David Ornette Cherry, Collaborator and Performer for No Strangers Here Today, is a composer, arranger, and band leader as well as the winner of the "2003 ASCAP-Chamber Music America Award for Adventurous Programming of Contemporary Music." David was born the same year Ornette Coleman and Don Cherry recorded their first album, Somethin Else. The ambient music streaming through his childhood was generated by the early collaborations of his dad, Don Cherry, with Coleman and the musicians who visited his parents' Mariposa Avenue home in Los Angeles.

David Ornette Cherry Cherry studied music composition at Bishop College in Dallas and concentrated on world music at California Institute of the Arts. He spent challenging and unforgettable summers attending the Creative Music Studio at Woodstock, New York. These summer experiences gave him the space to compose and create music with Trilok Gurtu, Olatunji, Jai Deva, and Foday Musa Suso and to explore the relationship of jazz and music from other cultures. While jazz remains both the root and sustenance of his sound, he often incorporates the sounds of the world in what he calls "multi-kulti" music.

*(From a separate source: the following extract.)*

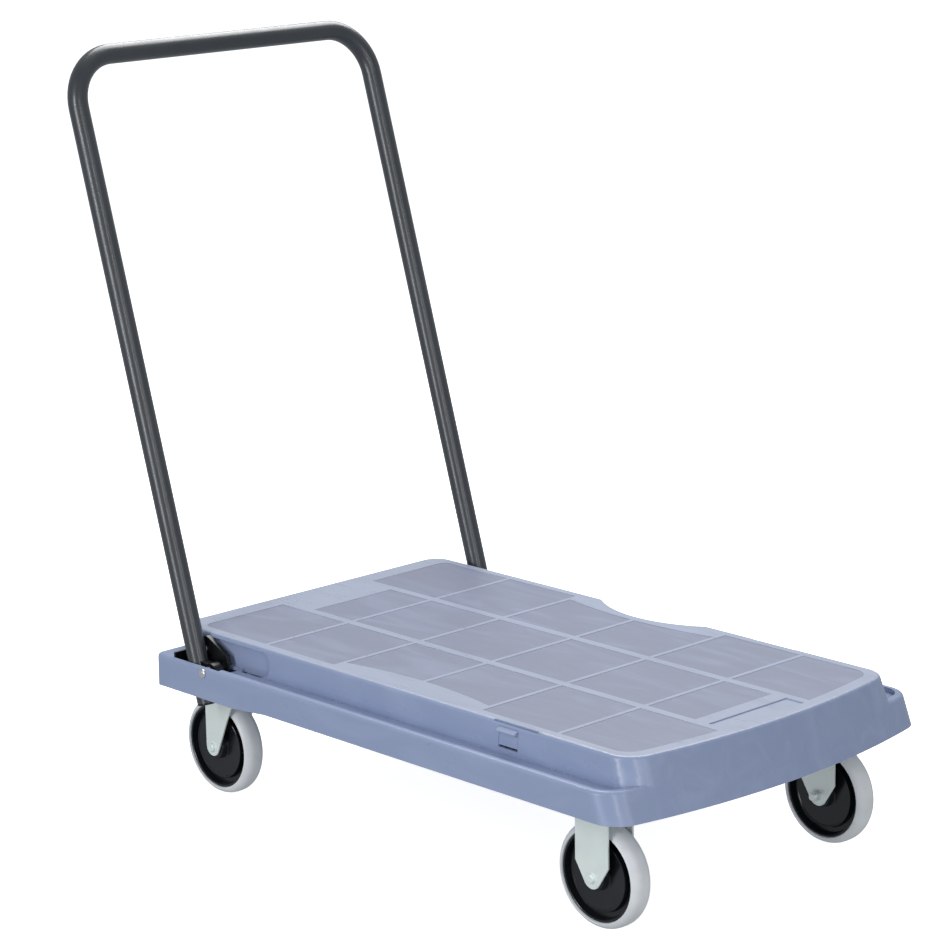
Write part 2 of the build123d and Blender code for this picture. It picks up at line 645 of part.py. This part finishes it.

His background includes performances with Don Cherry, Ed Blackwell, Charlie Haden, Billy Higgins, Nana Vasconcelos, Olatunji, Hassan Hakmoun, Carlos Ward, Jim Pepper, Collin Walcott, Wadada Leo Smith, Phil Ranelin, Ralph "Buzzy" Jones and Justo Almario.

David forges ahead with his own invigoratingly fresh sound punctuated by driving rhythms, memorable lines, and improvisational space. David states, "The music never stopped. Jazz is dynamic. It's not about JUST referencing the past. It's about keeping the momentum going like a ball that keeps rolling along. My compositions are a musical fusion of cultures laid firmly down on a foundation of purely garage-style beats. It's a union of textures, sounds, lifestyles, surroundings, and messages in a universal language emphasizing a positive state of mind."

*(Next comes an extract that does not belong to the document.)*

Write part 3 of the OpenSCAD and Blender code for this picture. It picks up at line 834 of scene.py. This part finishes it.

Acoustic piano, electronic keyboards, melodica, wood flute and douss'n gouni are his instruments. Recent releases are available on-line: Organic Roots/Diatic Records and Ensemble for Improvisors/Big Fish. For additional information, please visit: davidornettecherry.com.


Gregg Bielemeier


Gregg Bielemeier is an Oregon-born dance artist who has worked on the West Coast and in Europe as a featured choreographer, performer and teacher for over 35 years. He is a frequent improvisor/collaborator with musicians, actors and visual artists, creating suave, witty dance works that have been described as "wonderfully inventive," by the Los Angeles Times, and as "marvelously goofy," by the Seattle Post-Intelligencer.

Gregg Bielemeier A founding core artist at Conduit Dance in Portland, Oregon, Bielemeier's work has been presented in Los Angeles by Dance Kaleidoscope, in Seattle at On the Boards and Northwest New Works Festival, at Holland's International Dance Festival, and in Portland by PSU's Contemporary Dance Season, Portland Art Museum, Imago Theater, Performance Works Northwest, and for White Bird's inaugural subscription series, a dance work titled, "Odd Duck Lake."

Recent projects have included the critically acclaimed Poodle Farm: City Boy Born in a Country Boy's Body, collaborations with Susan Banyas, including No Strangers Here Today and It's Been A Busy Week (in process), choreography for the Jefferson Repertory Dancers, Polaris Dance Theater, Tere Mathern Dance, and his most recent dance creation, Half of Some, Neither of Either, commissioned by dance presenters White Bird, with lighting sculptures by Hap Tivley, and music score by David Ornette Cherry, which premiered in December 2008.